Soon, John. I'll finish it soon.

Thursday, March 3, 2011

"QWERTY" --why the keys are in that order

Have you ever wondered why the keys are in such a strange order on keyboards? I have. I've known this answer for years, but taking a break from writing Sexton Sand, I thought I'd share it with you.

"QWERTY" (pronounced Kwert-ee) is named for the order of the letters of the first row of letters on standard keyboards. It wasn't always that way. Initially, the keys were in alphabetical order.

The first typewriters (and they were made this way for many years) were mechanical devices. When the typist pushed a key, the key lifted a little hammer-like arm that smacked the letter against a ribbon that smacked against the paper and made a mark. Each key had it's own hammer-like arm.

If the typist went too fast, the little hammer-like arms made a metallic "clang" and stuck together. They had to be pushed back manually and resulted in ink smeared fingers and ink smeared pages.In 1878, a couple of smart guys (smartasses, too in my opinion) by the names of Christopher Sholes and Amos Densmore decided to slow typists down.

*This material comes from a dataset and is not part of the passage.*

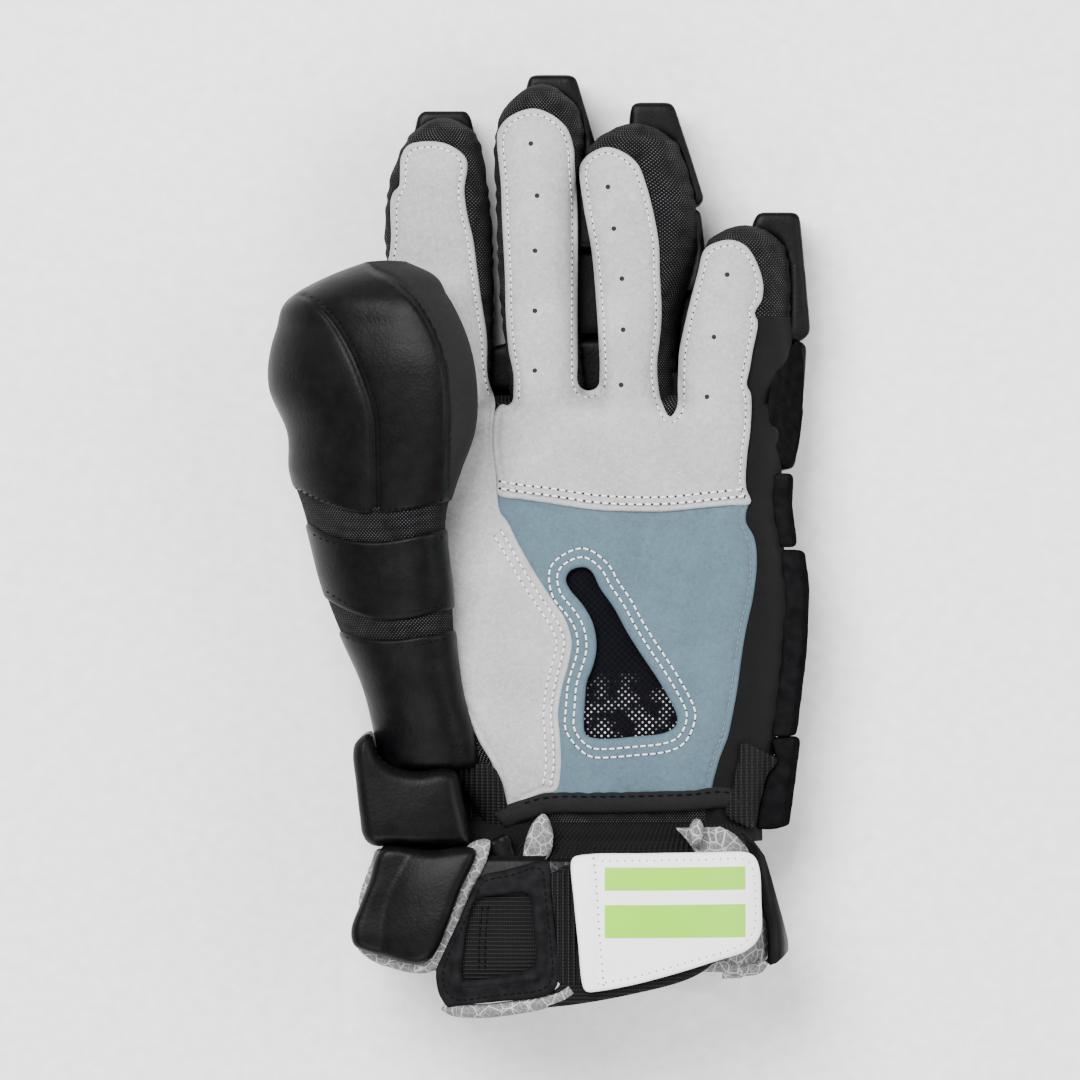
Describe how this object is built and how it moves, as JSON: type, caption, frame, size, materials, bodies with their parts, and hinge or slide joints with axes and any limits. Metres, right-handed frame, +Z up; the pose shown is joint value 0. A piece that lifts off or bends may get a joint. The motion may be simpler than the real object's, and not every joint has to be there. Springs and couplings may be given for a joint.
{
  "type": "lacrosse glove",
  "caption": "Padded left-hand sports glove with pale and blue suede palm, segmented back pads, thumb cap, padded cuff and strap with a pull tab.",
  "frame": {"origin": "on the ground plane under the middle of the bounding box, the glove lying on the pads of the back of its hand", "axes": "+Y from the cuff to the fingertips, +X from the thumb side to the little finger side, +Z up, out of the palm"},
  "size_m": [0.1908, 0.3294, 0.0918],
  "materials": {
    "pale_suede": "matt suede",
    "blue_suede": "matt suede",
    "black_leather": "smooth, low sheen",
    "dark_suede": "matt suede",
    "black_mesh": "woven mesh",
    "black_knit": "ribbed knit",
    "lining": "satin with fine white lines",
    "moulded": "moulded",
    "webbing": "ribbed webbing",
    "white_tab": "smooth, with two lime fields"
  },
  "bodies": {
    "root": {"palm_leather": "pale_suede", "thenar_panel": "pale_suede", "heel_panel": "blue_suede", "heel_mesh": "black_mesh", "palm_binding": "dark_suede", "side_panel": "black_leather", "hand_back": "black_mesh", "index_gusset": "black_mesh", "middle_gusset": "black_mesh", "ring_gusset": "black_mesh", "little_gusset": "black_mesh", "index_pad_tip": "black_leather", "index_pad_middle": "black_leather", "index_pad_base": "black_leather", "middle_pad_tip": "black_leather", "middle_pad_middle": "black_leather", "middle_pad_base": "black_leather", "ring_pad_tip": "black_leather", "ring_pad_middle": "black_leather", "ring_pad_base": "black_leather", "little_pad_tip": "black_leather", "little_pad_base": "black_leather", "knuckle_pad": "black_leather", "back_pad_index": "black_leather", "back_pad_little": "black_leather", "back_pad_wrist": "black_leather", "side_patch": "black_leather", "side_pad_small": "black_leather", "side_pad_long": "black_leather", "wrist_pad_little": "black_leather", "wrist_elastic_little": "webbing", "thumb_stall": "black_knit", "thumb_pad_outer": "black_leather", "thumb_pad_inner": "black_leather", "thumb_edge": "dark_suede", "thumb_band_upper": "black_mesh", "thumb_mid_pad": "black_leather", "thumb_band_lower": "black_mesh", "thumb_low_pad": "black_leather", "wrist_pad_thumb": "black_leather", "wrist_elastic_thumb": "webbing", "wristband": "black_knit", "cuff_back": "black_leather", "cuff_front": "black_leather", "cuff_lining": "lining", "buckle_patch": "moulded", "strap_webbing": "webbing", "cuff_flap": "black_leather", "cuff_flap_binding": "lining", "strap_elastic": "webbing", "strap_base": "webbing", "strap_anchor": "webbing", "pull_tab": "white_tab"}
  },
  "joints": []
}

They slowed them down by arranging the letters on the keyboard so the important ones (like "a" and "s", etc.) were on the left side of the keyboard, and other important keys (like "m" for example) were on the lower right. The theory was that typists would have to hunt and peck and therefore would go slowly enough that jamming the machine would be the least of their worries.

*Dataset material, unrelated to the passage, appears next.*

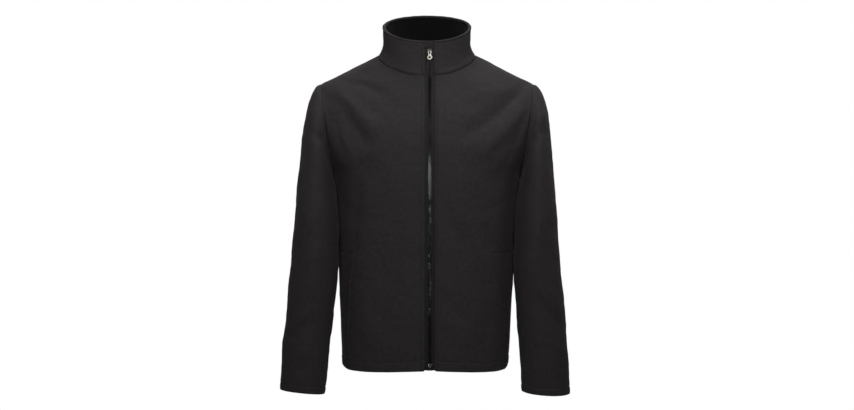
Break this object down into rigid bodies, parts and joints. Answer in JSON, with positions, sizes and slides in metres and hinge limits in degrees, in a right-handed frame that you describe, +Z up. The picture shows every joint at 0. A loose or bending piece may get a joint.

Two things make this story a little humorous: 1) Typists in those days typed full-time. It didn't take them long to learn the new keyboard and start jamming keys all over again. 2) The other thing is human nature: if you make a major change like that--re-arranging a keyboard--the change will stick once the grousing stops and people get used to it.

As proof of #2, I submit the following: Take a look at your keyboard. Odds are very great it's a QWERTY keyboard.